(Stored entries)
## BEGIN

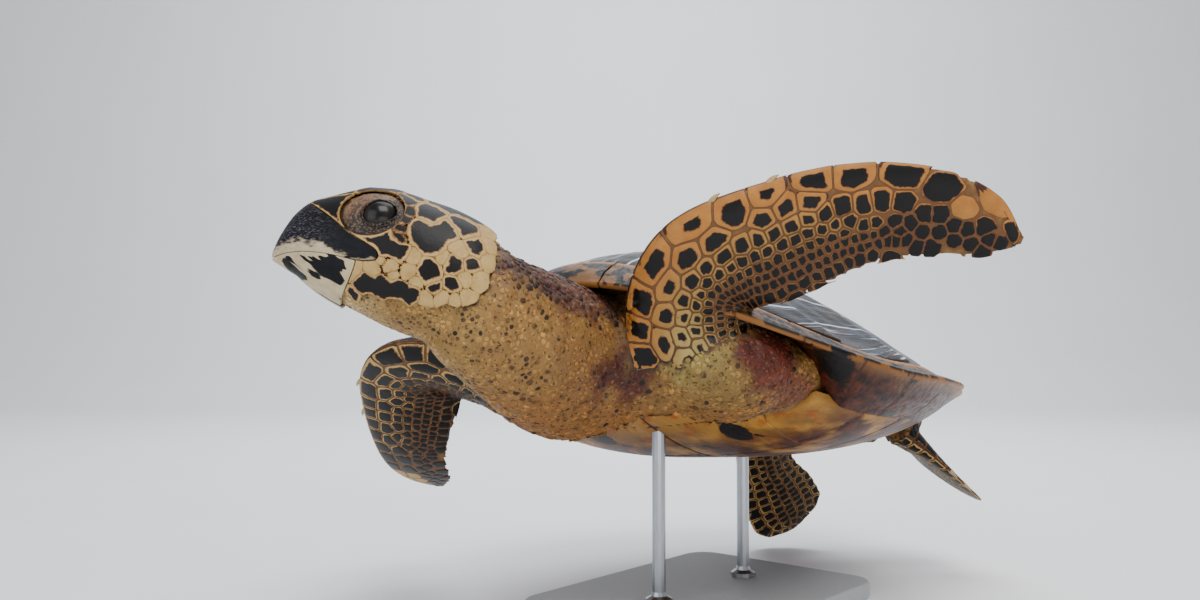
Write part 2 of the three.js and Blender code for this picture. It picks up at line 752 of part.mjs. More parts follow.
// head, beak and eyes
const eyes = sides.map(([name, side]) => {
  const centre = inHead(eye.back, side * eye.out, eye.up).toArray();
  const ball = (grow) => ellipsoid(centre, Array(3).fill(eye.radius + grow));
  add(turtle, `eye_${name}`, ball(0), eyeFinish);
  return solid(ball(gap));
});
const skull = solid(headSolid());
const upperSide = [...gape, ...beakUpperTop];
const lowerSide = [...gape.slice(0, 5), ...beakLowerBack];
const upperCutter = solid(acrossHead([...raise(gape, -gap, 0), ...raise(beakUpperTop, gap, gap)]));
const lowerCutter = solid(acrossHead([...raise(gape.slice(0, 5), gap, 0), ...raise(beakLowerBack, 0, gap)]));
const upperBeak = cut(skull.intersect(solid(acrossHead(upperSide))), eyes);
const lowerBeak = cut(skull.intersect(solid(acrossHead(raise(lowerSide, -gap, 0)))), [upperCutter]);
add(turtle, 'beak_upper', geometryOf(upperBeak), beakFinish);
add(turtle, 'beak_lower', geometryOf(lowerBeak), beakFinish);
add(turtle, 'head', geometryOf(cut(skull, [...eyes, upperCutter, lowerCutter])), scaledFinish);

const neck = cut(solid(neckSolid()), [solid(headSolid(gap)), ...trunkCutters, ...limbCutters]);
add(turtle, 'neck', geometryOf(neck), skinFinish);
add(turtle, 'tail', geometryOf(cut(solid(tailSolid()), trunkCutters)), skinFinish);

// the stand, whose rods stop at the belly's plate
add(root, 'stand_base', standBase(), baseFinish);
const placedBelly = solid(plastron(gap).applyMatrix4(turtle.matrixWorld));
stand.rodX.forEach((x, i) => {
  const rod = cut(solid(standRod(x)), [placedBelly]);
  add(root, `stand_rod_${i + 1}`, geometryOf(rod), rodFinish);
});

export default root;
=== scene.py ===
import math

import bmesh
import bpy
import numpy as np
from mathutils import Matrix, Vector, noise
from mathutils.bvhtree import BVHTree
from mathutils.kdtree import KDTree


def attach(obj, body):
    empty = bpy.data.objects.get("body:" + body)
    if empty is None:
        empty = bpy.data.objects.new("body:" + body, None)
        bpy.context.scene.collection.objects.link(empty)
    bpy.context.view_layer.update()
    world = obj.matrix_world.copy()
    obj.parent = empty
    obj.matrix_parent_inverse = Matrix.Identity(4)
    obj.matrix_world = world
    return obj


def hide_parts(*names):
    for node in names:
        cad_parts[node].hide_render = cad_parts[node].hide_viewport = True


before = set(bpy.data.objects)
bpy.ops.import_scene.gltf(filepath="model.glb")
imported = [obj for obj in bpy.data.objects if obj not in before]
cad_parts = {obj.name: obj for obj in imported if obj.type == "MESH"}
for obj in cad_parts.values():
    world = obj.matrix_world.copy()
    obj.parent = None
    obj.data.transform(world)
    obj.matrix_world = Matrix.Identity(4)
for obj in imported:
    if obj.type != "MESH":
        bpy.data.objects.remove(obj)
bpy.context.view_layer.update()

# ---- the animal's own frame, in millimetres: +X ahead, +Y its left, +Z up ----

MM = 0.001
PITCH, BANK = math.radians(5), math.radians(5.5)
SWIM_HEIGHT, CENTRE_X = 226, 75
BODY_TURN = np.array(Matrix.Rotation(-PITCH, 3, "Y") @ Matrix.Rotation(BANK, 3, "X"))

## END
## BEGIN

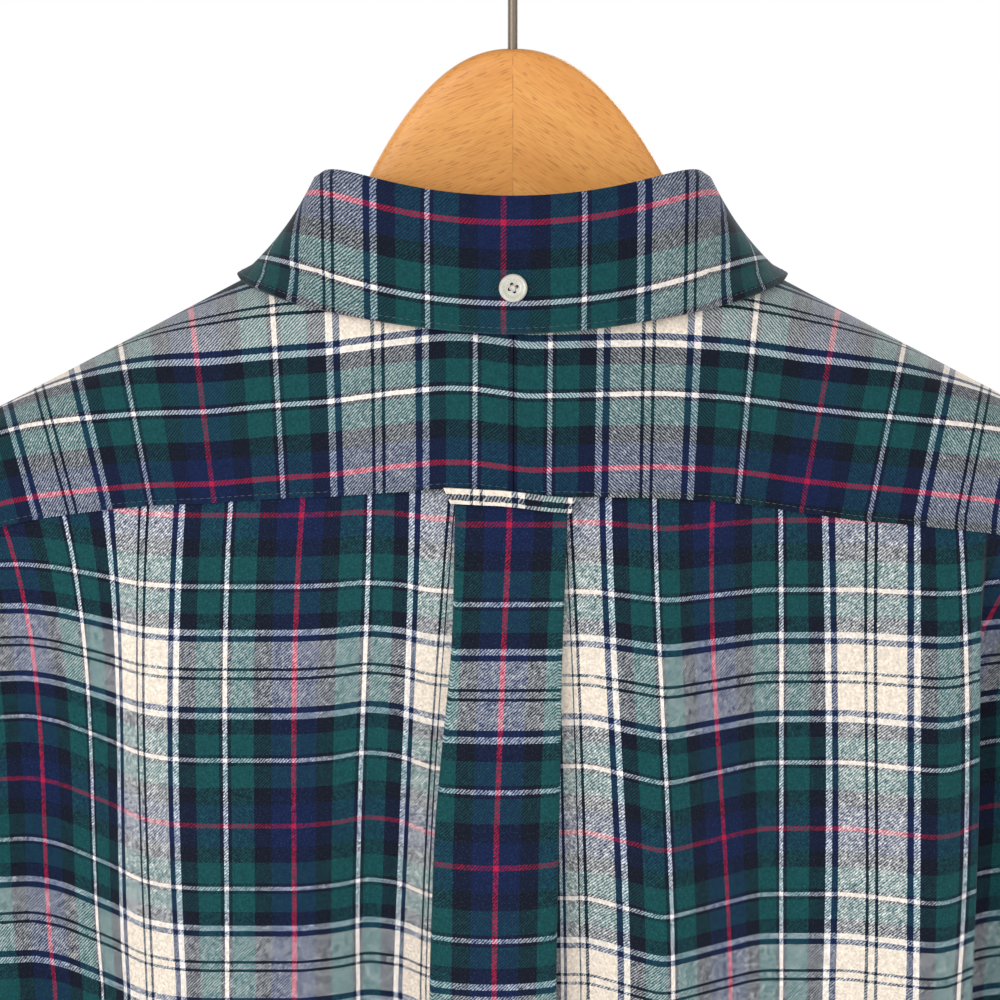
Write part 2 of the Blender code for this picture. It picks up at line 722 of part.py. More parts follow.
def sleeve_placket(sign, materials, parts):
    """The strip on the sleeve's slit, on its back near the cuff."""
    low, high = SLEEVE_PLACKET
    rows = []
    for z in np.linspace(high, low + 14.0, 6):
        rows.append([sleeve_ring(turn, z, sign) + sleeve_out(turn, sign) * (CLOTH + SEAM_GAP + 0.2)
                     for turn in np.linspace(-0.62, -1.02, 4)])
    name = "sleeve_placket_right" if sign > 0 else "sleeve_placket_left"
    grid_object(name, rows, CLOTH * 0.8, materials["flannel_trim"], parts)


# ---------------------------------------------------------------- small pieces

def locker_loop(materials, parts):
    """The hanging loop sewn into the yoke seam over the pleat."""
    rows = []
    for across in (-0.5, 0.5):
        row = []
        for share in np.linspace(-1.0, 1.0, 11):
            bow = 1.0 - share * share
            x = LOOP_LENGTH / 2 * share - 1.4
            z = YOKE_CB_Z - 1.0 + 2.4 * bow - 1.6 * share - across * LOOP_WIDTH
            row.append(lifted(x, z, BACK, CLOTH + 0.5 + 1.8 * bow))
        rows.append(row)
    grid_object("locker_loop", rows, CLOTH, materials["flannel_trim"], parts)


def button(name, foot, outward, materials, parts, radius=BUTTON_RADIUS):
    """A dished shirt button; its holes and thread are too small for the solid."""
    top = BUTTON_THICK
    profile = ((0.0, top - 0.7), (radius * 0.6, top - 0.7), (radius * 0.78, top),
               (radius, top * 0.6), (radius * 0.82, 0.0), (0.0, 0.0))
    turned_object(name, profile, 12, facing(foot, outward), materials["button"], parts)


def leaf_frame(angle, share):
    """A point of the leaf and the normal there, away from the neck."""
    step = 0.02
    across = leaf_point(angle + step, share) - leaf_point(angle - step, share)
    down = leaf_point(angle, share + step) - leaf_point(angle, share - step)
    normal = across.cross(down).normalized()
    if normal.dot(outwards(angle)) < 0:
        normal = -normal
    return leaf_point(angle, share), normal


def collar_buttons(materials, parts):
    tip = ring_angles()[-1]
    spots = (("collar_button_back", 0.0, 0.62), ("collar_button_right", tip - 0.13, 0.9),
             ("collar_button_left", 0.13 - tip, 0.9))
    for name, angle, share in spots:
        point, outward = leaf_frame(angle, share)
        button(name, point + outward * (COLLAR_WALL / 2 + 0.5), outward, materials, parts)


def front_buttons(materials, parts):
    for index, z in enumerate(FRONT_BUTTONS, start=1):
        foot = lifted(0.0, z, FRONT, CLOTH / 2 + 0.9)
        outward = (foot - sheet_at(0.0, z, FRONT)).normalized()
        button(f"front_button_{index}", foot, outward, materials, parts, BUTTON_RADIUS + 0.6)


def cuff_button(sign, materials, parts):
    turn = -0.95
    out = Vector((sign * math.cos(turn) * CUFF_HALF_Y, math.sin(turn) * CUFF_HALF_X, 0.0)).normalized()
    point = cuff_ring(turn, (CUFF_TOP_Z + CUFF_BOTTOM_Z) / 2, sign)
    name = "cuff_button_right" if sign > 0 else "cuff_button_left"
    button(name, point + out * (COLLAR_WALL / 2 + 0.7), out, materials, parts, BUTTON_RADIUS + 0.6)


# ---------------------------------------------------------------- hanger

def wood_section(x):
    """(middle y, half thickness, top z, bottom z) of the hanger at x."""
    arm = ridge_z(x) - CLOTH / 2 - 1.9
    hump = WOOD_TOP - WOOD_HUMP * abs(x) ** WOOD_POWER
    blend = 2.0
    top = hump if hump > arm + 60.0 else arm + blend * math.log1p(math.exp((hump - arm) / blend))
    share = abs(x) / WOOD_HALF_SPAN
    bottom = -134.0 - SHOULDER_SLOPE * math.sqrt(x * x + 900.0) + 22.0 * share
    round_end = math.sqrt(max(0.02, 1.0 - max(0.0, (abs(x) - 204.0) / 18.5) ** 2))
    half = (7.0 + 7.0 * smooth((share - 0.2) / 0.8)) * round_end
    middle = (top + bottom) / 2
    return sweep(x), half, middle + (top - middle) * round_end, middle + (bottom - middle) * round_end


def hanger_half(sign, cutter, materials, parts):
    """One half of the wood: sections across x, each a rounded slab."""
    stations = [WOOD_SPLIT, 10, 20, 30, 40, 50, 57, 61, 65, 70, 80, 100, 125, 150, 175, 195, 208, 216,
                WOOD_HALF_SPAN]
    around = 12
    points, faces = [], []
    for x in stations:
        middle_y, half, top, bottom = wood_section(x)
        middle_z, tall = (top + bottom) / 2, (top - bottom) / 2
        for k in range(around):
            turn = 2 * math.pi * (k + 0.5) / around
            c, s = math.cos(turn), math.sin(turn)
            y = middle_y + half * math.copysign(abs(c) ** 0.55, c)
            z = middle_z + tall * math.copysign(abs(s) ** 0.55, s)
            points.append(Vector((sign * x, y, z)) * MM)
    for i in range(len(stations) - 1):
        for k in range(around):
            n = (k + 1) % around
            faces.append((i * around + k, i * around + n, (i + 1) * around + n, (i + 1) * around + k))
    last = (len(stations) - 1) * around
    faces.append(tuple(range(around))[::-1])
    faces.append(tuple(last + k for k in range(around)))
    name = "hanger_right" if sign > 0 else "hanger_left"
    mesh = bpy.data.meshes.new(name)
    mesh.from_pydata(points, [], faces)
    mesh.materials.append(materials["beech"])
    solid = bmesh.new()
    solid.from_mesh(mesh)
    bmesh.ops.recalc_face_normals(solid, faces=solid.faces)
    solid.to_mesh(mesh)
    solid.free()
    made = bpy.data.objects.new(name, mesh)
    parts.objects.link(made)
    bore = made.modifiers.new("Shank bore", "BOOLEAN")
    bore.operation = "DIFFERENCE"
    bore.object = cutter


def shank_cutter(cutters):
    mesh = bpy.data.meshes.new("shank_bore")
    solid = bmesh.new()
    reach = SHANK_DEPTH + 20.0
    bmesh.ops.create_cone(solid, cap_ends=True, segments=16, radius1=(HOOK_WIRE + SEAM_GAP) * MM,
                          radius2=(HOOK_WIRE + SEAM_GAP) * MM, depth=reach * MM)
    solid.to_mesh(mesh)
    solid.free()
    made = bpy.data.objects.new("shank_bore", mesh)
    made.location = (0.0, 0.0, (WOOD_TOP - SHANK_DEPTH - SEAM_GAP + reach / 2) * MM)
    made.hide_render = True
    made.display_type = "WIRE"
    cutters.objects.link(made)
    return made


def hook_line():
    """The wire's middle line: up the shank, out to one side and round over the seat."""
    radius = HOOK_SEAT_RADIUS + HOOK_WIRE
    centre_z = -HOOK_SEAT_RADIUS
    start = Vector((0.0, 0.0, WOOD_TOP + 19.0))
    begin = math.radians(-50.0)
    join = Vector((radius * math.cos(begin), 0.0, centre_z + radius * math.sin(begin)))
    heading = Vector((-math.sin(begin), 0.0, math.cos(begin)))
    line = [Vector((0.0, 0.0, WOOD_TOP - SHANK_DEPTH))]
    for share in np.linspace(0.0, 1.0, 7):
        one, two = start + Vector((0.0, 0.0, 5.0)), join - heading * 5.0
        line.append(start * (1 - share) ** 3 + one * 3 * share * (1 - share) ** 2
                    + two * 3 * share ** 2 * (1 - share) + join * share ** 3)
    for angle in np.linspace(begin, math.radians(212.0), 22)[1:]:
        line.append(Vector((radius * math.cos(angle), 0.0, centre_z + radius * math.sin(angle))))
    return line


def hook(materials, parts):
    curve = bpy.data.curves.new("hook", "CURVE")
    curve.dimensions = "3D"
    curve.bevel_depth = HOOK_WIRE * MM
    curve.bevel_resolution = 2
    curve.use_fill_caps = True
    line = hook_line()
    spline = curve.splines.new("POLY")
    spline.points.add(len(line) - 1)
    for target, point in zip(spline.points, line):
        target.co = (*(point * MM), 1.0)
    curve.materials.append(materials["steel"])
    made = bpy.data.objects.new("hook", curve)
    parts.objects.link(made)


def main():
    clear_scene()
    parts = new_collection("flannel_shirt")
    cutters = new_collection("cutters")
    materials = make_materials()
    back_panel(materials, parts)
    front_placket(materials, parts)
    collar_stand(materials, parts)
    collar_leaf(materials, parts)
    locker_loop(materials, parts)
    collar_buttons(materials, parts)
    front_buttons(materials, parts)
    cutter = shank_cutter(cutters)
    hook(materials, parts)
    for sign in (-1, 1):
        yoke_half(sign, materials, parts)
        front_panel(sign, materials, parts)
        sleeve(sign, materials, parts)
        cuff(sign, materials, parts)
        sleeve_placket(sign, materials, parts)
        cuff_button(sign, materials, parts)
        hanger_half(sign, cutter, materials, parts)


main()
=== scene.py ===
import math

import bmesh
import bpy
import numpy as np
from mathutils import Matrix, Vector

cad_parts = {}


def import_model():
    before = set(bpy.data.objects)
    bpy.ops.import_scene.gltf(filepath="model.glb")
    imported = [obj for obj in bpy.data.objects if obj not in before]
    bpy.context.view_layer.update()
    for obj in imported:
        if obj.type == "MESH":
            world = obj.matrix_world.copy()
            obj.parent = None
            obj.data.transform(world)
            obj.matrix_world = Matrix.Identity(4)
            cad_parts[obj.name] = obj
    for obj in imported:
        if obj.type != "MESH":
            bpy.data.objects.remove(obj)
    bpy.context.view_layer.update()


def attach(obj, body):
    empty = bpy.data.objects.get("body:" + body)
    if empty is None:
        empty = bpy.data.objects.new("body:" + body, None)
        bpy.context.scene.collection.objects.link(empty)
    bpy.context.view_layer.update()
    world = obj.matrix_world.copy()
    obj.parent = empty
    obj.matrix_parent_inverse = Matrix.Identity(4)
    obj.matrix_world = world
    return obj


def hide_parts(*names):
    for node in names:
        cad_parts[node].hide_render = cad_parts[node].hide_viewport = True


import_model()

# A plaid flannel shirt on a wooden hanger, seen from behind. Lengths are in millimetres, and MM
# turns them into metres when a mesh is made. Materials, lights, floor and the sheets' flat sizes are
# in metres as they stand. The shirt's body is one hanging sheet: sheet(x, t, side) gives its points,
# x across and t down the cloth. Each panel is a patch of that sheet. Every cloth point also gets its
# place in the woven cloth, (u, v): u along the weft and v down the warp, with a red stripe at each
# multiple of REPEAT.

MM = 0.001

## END
## BEGIN

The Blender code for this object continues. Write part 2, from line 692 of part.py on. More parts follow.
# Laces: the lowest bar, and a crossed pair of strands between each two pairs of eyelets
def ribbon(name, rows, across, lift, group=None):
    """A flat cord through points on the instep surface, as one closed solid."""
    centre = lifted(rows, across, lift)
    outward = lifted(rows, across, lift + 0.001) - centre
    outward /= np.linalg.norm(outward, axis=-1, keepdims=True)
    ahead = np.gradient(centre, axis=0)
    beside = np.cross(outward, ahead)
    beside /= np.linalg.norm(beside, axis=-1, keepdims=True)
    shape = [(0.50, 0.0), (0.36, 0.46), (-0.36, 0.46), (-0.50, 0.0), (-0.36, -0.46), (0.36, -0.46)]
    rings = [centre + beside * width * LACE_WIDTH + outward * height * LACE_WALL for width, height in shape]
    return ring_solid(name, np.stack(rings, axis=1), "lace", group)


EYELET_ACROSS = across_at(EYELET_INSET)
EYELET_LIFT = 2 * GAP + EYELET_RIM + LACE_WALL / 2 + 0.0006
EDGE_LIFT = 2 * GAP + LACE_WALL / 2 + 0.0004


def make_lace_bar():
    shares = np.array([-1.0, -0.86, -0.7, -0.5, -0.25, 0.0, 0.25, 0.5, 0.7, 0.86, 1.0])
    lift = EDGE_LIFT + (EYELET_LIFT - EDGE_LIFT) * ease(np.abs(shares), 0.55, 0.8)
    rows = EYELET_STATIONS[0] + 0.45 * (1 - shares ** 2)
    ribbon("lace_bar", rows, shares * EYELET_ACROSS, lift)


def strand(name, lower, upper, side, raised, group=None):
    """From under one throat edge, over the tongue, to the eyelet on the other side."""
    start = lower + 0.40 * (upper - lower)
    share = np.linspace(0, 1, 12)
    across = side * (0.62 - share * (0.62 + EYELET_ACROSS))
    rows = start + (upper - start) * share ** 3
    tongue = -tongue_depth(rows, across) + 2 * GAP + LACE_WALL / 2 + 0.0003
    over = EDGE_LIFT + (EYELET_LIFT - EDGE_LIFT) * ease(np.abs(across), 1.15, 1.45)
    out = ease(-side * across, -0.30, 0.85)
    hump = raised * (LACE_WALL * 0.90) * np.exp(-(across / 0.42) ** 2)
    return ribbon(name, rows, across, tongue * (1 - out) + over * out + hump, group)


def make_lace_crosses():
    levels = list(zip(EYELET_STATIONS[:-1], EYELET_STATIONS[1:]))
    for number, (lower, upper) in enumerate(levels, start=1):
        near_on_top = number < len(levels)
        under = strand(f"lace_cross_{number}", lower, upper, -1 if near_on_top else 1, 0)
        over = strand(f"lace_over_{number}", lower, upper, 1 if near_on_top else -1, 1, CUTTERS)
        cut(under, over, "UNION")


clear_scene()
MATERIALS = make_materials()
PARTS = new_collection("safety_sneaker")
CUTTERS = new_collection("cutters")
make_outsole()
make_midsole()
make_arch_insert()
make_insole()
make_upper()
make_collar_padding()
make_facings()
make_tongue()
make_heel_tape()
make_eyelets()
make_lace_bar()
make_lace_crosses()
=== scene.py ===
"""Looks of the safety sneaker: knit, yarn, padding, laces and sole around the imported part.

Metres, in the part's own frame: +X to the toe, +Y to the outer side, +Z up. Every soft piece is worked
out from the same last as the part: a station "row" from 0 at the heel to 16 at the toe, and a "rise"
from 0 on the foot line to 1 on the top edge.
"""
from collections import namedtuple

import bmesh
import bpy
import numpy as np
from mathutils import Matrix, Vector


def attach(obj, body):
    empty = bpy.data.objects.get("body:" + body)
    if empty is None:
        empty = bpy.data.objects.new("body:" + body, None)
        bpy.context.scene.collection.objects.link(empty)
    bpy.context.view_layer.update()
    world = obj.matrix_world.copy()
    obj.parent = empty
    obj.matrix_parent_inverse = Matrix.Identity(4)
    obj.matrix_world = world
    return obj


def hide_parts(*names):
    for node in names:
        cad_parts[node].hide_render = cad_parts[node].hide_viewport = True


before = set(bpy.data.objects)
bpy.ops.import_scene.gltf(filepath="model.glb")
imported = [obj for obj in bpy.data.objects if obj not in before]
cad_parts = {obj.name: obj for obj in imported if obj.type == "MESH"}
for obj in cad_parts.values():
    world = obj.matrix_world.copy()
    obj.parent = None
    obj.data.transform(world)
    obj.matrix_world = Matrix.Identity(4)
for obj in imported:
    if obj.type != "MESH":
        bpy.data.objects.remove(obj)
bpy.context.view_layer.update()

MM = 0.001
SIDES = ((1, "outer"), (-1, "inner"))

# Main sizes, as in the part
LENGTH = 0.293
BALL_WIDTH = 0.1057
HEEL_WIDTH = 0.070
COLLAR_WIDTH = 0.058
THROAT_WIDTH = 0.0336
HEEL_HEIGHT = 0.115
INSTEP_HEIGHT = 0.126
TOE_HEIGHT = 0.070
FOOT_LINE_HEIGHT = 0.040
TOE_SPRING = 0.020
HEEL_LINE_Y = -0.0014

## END

## BRIEF
Quote only the lines running from the line that holds "Write part 2 of the three.js" to the line that holds "geometryOf(cut(solid(tailSolid()), trunkCutters)), skinFinish);", both ends included.

## ANSWER TO THE PROBLEM
Write part 2 of the three.js and Blender code for this picture. It picks up at line 752 of part.mjs. More parts follow.
// head, beak and eyes
const eyes = sides.map(([name, side]) => {
  const centre = inHead(eye.back, side * eye.out, eye.up).toArray();
  const ball = (grow) => ellipsoid(centre, Array(3).fill(eye.radius + grow));
  add(turtle, `eye_${name}`, ball(0), eyeFinish);
  return solid(ball(gap));
});
const skull = solid(headSolid());
const upperSide = [...gape, ...beakUpperTop];
const lowerSide = [...gape.slice(0, 5), ...beakLowerBack];
const upperCutter = solid(acrossHead([...raise(gape, -gap, 0), ...raise(beakUpperTop, gap, gap)]));
const lowerCutter = solid(acrossHead([...raise(gape.slice(0, 5), gap, 0), ...raise(beakLowerBack, 0, gap)]));
const upperBeak = cut(skull.intersect(solid(acrossHead(upperSide))), eyes);
const lowerBeak = cut(skull.intersect(solid(acrossHead(raise(lowerSide, -gap, 0)))), [upperCutter]);
add(turtle, 'beak_upper', geometryOf(upperBeak), beakFinish);
add(turtle, 'beak_lower', geometryOf(lowerBeak), beakFinish);
add(turtle, 'head', geometryOf(cut(skull, [...eyes, upperCutter, lowerCutter])), scaledFinish);

const neck = cut(solid(neckSolid()), [solid(headSolid(gap)), ...trunkCutters, ...limbCutters]);
add(turtle, 'neck', geometryOf(neck), skinFinish);
add(turtle, 'tail', geometryOf(cut(solid(tailSolid()), trunkCutters)), skinFinish);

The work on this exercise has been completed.